Simon Jonathan Collins (born 16 December 1973) is an English former professional footballer, born in Pontefract, Yorkshire, who made 200 appearances in the Football League playing as a defender for Huddersfield Town, Plymouth Argyle, Macclesfield Town and Shrewsbury Town. He was manager of Bradford Park Avenue, having previously been in charge at Ossett Town and Stocksbridge Park Steels.

Career
Collins started his career as a trainee at Huddersfield Town, spending time on loan to Halifax Town before joining Plymouth Argyle in 1997. He appeared in the famous Jimmy Glass game, in which Carlisle United's goalkeeper scored in the 94th minute to save his club from relegation from the Football League.
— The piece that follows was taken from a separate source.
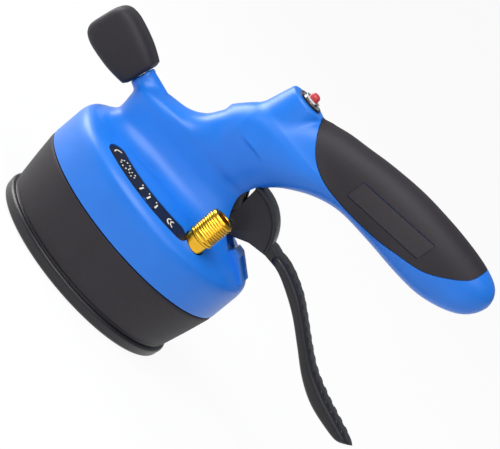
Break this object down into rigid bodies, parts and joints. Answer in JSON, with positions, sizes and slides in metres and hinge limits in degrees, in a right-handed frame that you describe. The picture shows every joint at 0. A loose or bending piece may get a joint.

After leaving Argyle in 1999 he played for Macclesfield Town and Shrewsbury Town in the league, and then for non-league clubs Frickley Athletic, Belper Town, Bradford Park Avenue, Grantham Town, Ossett Town, and Stocksbridge Park Steels.

He then went into coaching, and managed Ossett Town from 2007 to 2009 before taking over as manager of Stocksbridge Park Steels in September 2009. Collins left Stocksbridge in March 2010, just six months after joining, before being appointed new Bradford Park Avenue manager in May 2010, following the end of the 2009–10 season.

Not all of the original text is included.